Free From the Matrix

By Being Human ~

Life sure is an interesting road. A few years ago I would have thought that coming to this site was an act of Satan. Now, I have never felt more free. I'm really thankful for all of the help on exchristian.net, and other atheist websites. A show that has really helped me is the Atheist Experience. They give wonderful answers to really stupid christian arguments. With that being said, here's my story.

I would like to say that my family is really wonderful. I wouldn't trade anything in the world for them. However, like most of us, we came from families with religious backgrounds. I was raised Catholic. Luckily, my family isn't crazy fundamentalist, but I still got enough religious bullshit. I went through the whole works: Sunday school, first communion, and confirmation.

Everything was going great. I went to church, prayed, said the rosary once and a while. I suffer from OCD and anxiety, and doing these things helped make me feel better. To be honest, I never gave too much thought on the dogma of religion. I was just your typical teenager, only caring about what your average teenager cared about, which included: video games, writing, and looking at girls. Unfortunately, I was too shy to actually ask any girls out in high school. I think this could have been part of my anxiety. I was pretty shy around everyone. This seemed to double when I tried talking to attractive women.

This is when the trouble started. Near the end of high school I started masturbating a lot. I always masturbated, but I didn't know what it was until high school. I can thank religious upbringing for my lack of sexual knowledge. The first few times of masturbating were awesome. Unfortunately, this is when I started becoming more religious. I would say the rosary practically everyday, and I began looking up core teachings of the Catholic Faith. Then, all hell broke loose and the guilt hit me like an avalanche.

All religions look down upon masturbating, but the Catholic Church takes it to the next level. The Catholic Church believes that masturbating is a mortal sin, and mortal sins send you straight to Hell. If you didn't grow up religious, I envy you greatly. After finding this out, I still masturbated. However, the guilt was too much. I would beat myself up so much about this “evil act”. I tried to stop myself from masturbating and all lustful thoughts. Jesus teaches that lust is the same as committing adultery. I took this very seriously. I would stop masturbating for very long stretches of time. Way too long for a guy with raging hormones. I used to hate myself for masturbating. I believe anyone who teaches that this is a sin should be thrown in jail. No one deserves to go through this much torment.

I'm extremely glad I didn't become a priest. It's bad enough that Christianity demonizes sex, but Catholic priests are supposed to be celibate. This is the most cruel thing you can do to someone. A couple years later, I entered college. I became a lot more confident and started talking with everyone. This is where everyone is supposed to get laid, right? Well, not for me. I was horrible with women. Some people are naturally shy, but I think a large part has to do with my religious upbringing. I used to think that sex should be saved for marriage. I lost so many opportunities thanks to the wonderful world of Christianity. Now, I'm not saying that it's good to have sex with every person you meet, but I think waiting for marriage is bullshit. If it's your choice to wait, then fine, but I don't think anyone should base this choice off a book written 2,000 years ago.

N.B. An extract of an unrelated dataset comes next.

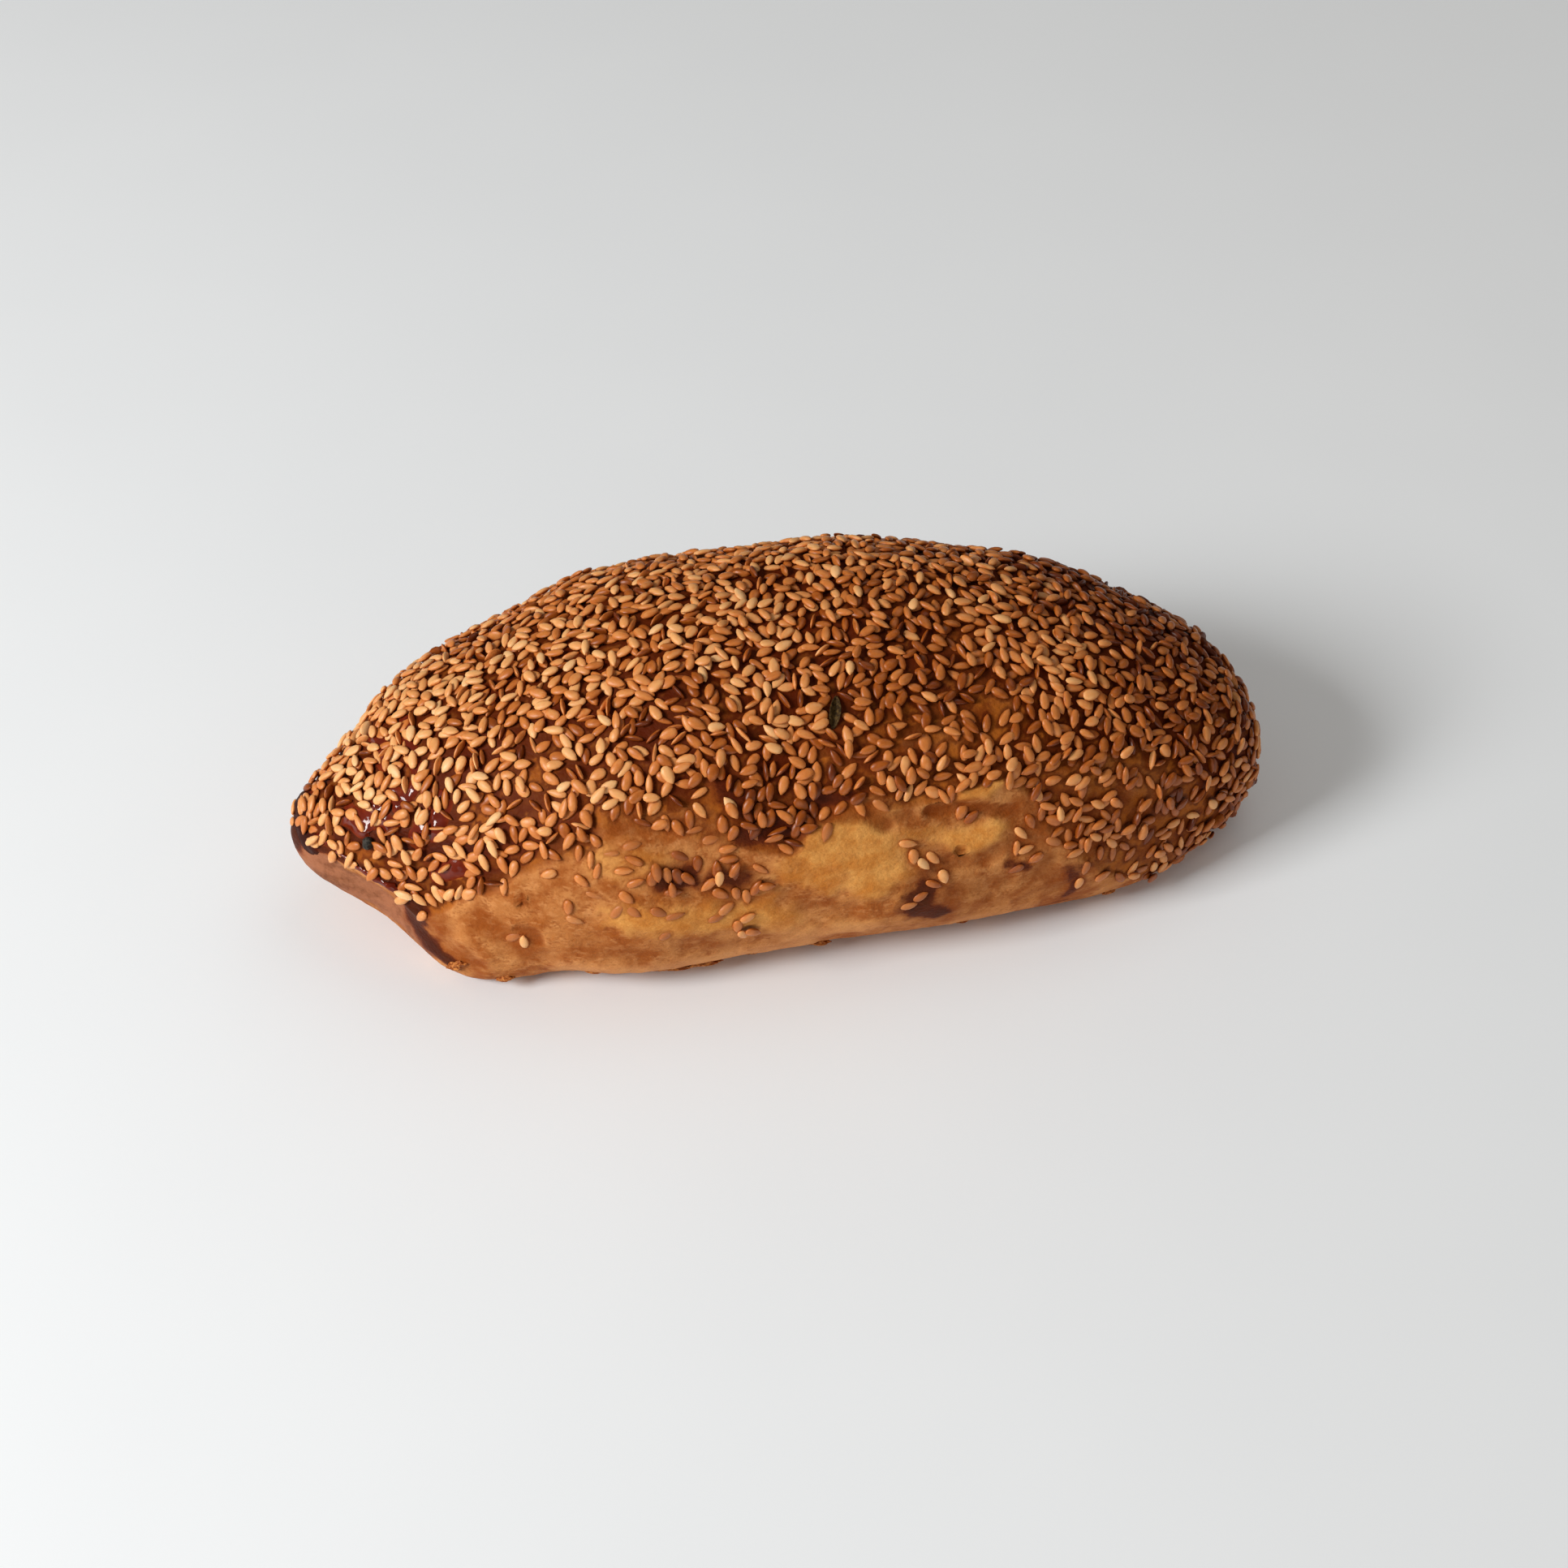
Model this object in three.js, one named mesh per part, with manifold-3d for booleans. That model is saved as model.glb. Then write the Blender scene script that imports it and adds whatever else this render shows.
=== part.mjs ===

Now comes the later years of college. I get a little bit better at talking with women. Now, I even think of entering the priesthood. I thought I felt a calling from God, so I gave it a thought. I also mentioned to one of the priests that I like to write. I told him my books were about demons and supernatural creatures. He didn't seem to like this. I actually threw those stories out because I thought my dorm might become demon infested. I laugh now when I think of this, but it's extremely sad that I used to think like this at all.

I'm extremely glad I didn't become a priest. It's bad enough that Christianity demonizes sex, but Catholic priests are supposed to be celibate. This is the most cruel thing you can do to someone.

During last year, I started thinking more about religion than ever. At first I was just upset with the Catholic Church. So, I began to look at other churches. I looked up the reasons why people believe in God. After dropping all religion, I became more of a deist, or agnostic. I wanted to hold onto a faith in a high power so badly, so I just stuck with one of these two. Now, I am proud to say that I am an atheist.

I'm still trying to recover from religious dogma. Even now, I still have fears that I will go to Hell. This feeling is tough to shake, but I say to myself, “If someone needs to put that much fear in me to believe, then I would rather not believe in it.” I'm still trying to recover from the sexual repression. It's gotten easier. I no longer suffer from so much guilt from masturbating. I now think of myself as a better human being. I think part of my horrible self image dealt with original sin. This teaches that we are broken sinners. Getting rid of everything is a difficult task, but one that I am proud to take on. I now know that I can lead a much better life without religion. Thanks to atheism, I now know that I can reach my fullest potential.